AThe East Pacific Rise, because faster spreading creates stronger tensional forces that pull the ridge center downward
BThe Mid-Atlantic Ridge, because slow spreading means intermittent magma supply, allowing the axial region to subside into a rift valley between eruptions
CBoth ridges have similar rift valleys because the same divergent process generates the same morphology at any spreading rate
DNeither ridge has a rift valley; rift valleys only form at continental divergent boundaries, not at oceanic spreading centers
Spreading rate controls magma supply. Fast-spreading ridges like the East Pacific Rise have an abundant, near-continuous magma supply that keeps the ridge axis thermally supported and inflated, producing a broad, gently domed rise. Slow-spreading ridges like the Mid-Atlantic Ridge have an intermittent magma supply; between eruptions, the axial region cools, contracts, and subsides, creating a deep rift valley (a graben) flanked by fault-bounded mountains. The Mid-Atlantic rift valley can be 1–2 km deep and 10–30 km wide — structurally similar to continental rift valleys.
Question 3 True / False
The oldest oceanic crust is dramatically younger than the oldest continental crust because oceanic crust is continuously created at ridges and destroyed at subduction zones.
TTrue
FFalse
Answer: True
The oldest oceanic crust is approximately 200 million years old, found in the western Pacific near the Mariana Trench. The oldest continental rocks exceed 4 billion years. This disparity exists because oceanic crust, being denser and thinner than continental crust, is subducted back into the mantle at convergent boundaries. Continental crust is too buoyant to subduct and accumulates over billions of years. The continuous recycling of oceanic crust means the ocean floor is geologically young despite the oceans themselves being ancient features of Earth's surface.
Question 4 True / False
Seafloor spreading causes the total surface area of Earth's ocean basins to increase continuously over geological time as new crust is created at mid-ocean ridges.
TTrue
FFalse
Answer: False
New crust created at mid-ocean ridges is balanced by destruction of old crust at subduction zones. Earth's total surface area remains constant; the creation of new seafloor at ridges is compensated by the consumption of old seafloor at trenches. If creation outpaced destruction, Earth would need to expand — a hypothesis that was proposed (the 'expanding Earth' hypothesis) but is not supported by evidence.

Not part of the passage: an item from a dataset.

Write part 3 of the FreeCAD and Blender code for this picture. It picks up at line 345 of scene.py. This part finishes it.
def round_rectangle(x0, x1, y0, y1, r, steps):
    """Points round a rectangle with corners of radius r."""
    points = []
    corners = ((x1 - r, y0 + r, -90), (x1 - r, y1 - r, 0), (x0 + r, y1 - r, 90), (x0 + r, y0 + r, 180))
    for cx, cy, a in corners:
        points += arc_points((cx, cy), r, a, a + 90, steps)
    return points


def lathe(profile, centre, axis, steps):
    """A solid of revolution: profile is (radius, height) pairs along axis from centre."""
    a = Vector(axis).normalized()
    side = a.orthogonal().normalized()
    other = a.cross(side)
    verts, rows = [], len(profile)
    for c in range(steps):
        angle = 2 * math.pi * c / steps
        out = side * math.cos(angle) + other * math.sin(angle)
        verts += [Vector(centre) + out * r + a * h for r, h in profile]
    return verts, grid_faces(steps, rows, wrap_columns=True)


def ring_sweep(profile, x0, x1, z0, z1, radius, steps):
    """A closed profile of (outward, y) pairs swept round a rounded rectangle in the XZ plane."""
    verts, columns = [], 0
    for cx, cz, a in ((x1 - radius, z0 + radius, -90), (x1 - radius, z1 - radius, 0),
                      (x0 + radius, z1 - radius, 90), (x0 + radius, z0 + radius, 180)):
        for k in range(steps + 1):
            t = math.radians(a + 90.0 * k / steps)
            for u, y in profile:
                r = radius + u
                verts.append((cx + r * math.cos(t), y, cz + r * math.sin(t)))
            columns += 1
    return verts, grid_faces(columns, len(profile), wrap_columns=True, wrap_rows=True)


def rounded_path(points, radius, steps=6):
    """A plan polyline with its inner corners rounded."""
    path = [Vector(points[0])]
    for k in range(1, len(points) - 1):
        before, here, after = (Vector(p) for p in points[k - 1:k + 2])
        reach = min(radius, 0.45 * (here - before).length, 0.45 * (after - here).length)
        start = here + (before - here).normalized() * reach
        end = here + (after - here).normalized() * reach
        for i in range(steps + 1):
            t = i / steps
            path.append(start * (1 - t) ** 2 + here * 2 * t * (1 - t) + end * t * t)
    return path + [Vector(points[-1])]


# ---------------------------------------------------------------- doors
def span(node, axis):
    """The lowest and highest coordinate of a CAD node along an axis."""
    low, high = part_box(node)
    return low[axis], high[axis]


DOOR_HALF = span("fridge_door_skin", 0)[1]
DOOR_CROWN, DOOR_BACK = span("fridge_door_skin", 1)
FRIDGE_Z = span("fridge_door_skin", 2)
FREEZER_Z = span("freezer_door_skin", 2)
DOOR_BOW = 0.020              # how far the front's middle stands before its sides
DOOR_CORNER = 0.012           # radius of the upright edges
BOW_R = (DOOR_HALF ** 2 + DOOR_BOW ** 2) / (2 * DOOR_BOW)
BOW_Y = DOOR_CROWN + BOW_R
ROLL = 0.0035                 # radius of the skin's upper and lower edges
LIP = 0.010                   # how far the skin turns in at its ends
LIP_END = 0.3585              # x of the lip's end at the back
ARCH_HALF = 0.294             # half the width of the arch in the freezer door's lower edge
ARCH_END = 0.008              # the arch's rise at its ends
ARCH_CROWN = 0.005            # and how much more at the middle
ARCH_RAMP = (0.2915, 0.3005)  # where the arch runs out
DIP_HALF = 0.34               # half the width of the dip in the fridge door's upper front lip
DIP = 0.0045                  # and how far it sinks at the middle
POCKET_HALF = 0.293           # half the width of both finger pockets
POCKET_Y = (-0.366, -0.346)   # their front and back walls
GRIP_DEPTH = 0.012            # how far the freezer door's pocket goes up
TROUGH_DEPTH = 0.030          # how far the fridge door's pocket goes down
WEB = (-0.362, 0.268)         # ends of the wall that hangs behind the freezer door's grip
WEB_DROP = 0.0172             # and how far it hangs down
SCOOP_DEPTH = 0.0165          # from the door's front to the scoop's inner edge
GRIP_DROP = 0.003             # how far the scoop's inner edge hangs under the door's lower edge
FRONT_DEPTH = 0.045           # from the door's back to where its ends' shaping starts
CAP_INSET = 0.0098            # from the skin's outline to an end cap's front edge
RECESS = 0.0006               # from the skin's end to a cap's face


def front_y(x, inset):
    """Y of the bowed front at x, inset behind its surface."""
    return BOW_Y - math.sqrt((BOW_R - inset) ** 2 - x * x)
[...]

The approximately constant total area of ocean basins over time is a constraint that requires subduction to consume crust at the same average rate that ridges create it.
Question 5 Short Answer
Explain how magnetic anomaly stripes on the ocean floor can be used to determine the age of the seafloor at a specific location and calculate the spreading rate of the ridge.
Think about your answer, then reveal below.

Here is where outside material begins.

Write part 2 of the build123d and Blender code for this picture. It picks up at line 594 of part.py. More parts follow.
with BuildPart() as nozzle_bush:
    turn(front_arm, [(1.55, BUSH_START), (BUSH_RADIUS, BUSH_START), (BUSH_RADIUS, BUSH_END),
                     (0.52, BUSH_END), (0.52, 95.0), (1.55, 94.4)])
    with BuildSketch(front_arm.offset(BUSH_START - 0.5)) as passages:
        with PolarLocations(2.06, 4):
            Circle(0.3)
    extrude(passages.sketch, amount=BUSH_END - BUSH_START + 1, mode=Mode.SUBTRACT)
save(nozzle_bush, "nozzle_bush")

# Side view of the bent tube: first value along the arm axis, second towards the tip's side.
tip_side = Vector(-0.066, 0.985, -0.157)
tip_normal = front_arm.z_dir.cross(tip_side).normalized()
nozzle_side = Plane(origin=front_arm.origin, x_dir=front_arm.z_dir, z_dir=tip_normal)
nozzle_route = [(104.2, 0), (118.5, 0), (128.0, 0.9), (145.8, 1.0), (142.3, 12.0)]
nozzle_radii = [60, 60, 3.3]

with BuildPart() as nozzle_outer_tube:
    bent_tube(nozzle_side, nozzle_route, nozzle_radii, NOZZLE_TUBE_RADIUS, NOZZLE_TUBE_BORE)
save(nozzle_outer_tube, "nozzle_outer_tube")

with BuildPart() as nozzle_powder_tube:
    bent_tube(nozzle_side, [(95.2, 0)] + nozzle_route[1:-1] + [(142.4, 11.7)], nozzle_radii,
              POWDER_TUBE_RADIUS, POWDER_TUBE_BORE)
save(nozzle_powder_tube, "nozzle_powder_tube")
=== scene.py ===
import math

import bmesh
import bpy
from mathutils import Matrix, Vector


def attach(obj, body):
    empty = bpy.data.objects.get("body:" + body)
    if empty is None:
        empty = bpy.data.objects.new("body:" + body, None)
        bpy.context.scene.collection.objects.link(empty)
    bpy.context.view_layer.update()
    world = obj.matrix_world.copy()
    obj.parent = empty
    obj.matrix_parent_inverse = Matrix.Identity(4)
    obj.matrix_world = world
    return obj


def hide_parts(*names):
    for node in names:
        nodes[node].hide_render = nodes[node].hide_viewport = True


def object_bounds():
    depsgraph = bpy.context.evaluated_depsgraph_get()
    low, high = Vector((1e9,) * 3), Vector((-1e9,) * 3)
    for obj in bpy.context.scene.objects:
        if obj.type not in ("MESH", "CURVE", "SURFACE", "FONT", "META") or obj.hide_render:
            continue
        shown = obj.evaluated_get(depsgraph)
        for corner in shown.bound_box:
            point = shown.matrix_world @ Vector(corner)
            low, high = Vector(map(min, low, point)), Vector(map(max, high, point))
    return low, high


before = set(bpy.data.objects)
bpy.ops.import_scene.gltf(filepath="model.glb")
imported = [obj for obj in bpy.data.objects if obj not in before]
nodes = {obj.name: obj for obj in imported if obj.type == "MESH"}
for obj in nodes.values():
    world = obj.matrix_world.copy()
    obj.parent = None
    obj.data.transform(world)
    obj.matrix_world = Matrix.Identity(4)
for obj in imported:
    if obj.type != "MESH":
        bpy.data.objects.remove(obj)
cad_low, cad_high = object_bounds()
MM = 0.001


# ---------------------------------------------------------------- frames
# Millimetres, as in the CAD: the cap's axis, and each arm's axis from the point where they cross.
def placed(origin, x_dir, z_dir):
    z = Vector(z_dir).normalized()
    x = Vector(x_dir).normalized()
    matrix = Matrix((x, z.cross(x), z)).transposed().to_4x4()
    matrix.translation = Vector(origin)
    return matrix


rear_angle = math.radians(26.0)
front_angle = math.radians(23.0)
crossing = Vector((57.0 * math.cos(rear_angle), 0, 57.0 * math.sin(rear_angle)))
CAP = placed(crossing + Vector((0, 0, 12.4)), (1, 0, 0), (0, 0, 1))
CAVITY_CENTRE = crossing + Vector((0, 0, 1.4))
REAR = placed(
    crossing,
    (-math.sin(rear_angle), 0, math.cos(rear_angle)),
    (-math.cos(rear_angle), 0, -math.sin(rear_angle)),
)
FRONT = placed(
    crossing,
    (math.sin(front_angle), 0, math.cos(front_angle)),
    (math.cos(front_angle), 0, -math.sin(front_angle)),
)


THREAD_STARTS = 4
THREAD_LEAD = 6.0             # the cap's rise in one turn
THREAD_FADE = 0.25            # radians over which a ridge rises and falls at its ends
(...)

Model answer: As basaltic lava erupts at the ridge and cools, magnetic minerals freeze in the orientation of Earth's magnetic field at that moment. Because the field periodically reverses polarity, successive eruptions record alternating normal and reversed orientations, creating a striped pattern as the crust spreads away from the ridge. By correlating these stripes to the independently dated magnetic reversal timescale (established from dated continental rocks), scientists can assign an age to each stripe. The age of any point on the seafloor is the age of the reversal whose stripe it lies in. Spreading rate is then distance from the ridge axis divided by the age of that stripe.

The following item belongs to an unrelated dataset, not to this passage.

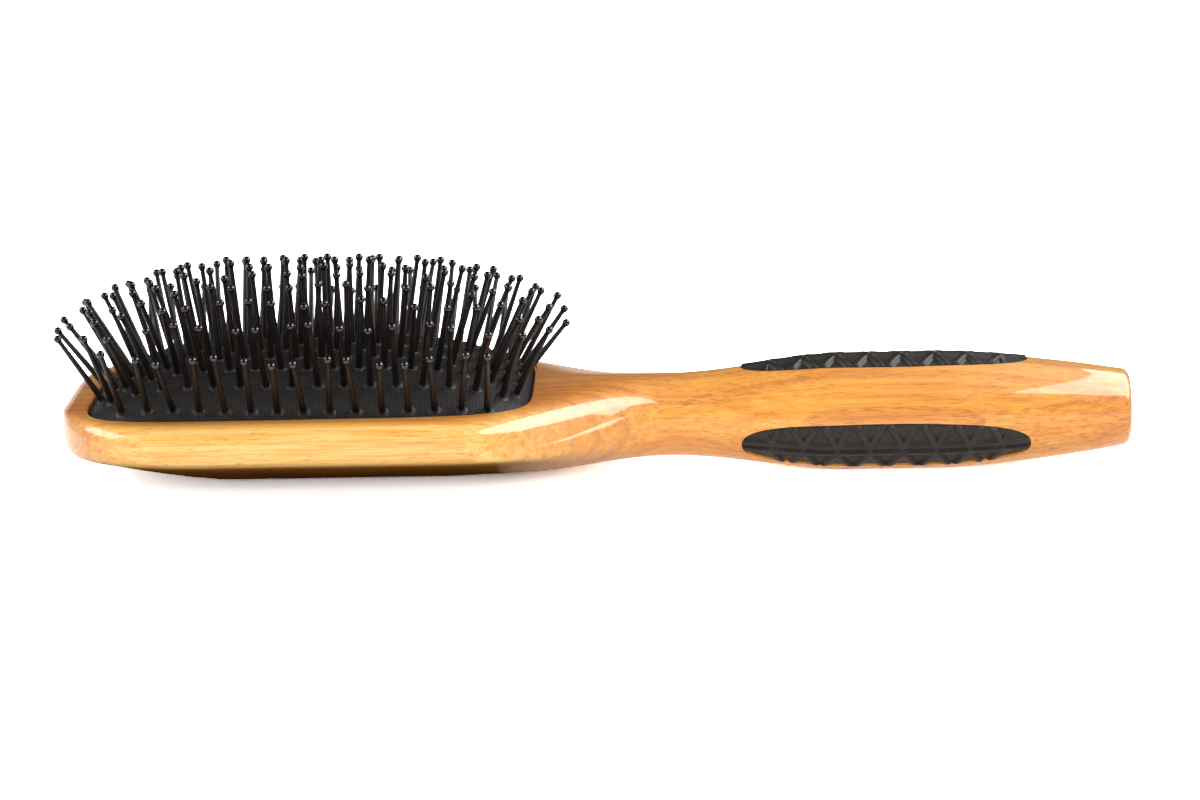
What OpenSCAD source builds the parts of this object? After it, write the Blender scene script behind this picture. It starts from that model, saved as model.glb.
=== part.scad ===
// Paddle detangling brush: a one-piece bamboo body, an air cushion of rubber
// pierced by ball-tipped pins, and three ribbed rubber grips let into the handle.
// The brush lies on its back, pins up. The handle points along +X.
// The origin is on the resting face, under the middle of the cushion.

/* [Body] */
// Overall length, free end of the head to the butt
brush_l = 253; // [225:1:300]
// Distance from the middle of the cushion to the free end of the head
head_end_x = 59.5; // [57:0.5:70]
// Width of the head near its free end
head_w = 83.6; // [80:0.2:100]
// How much the head narrows on each side towards the handle
head_taper = 1.7; // [0:0.1:3]
// Height of the head's flat face above the table
face_z = 21.5; // [20:0.5:26]
// Height of the lower corner of the head's side, where the back curves away
back_rise = 12.6; // [9:0.2:13]
// Width of the flat land on the back that rests on the table
land_w = 4.4; // [3.2:0.2:12]
// Rounding of the head's upper edge
top_edge_r = 4; // [2:0.25:5]
// Rounding of the head's lower edge
low_edge_r = 3; // [1.5:0.25:4]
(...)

This is a beautiful example of cross-calibration between independent datasets. The magnetic reversal timescale was established from continental igneous rocks, independently dated by radiometric methods. The stripe pattern on the seafloor then acts as a tape recording of that timescale, stretched or compressed by the spreading rate. Wide stripes mean fast spreading; narrow stripes mean slow spreading during that interval. The match between the continental timescale and the seafloor stripe pattern was one of the most powerful validations of both plate tectonics and geomagnetic reversal history.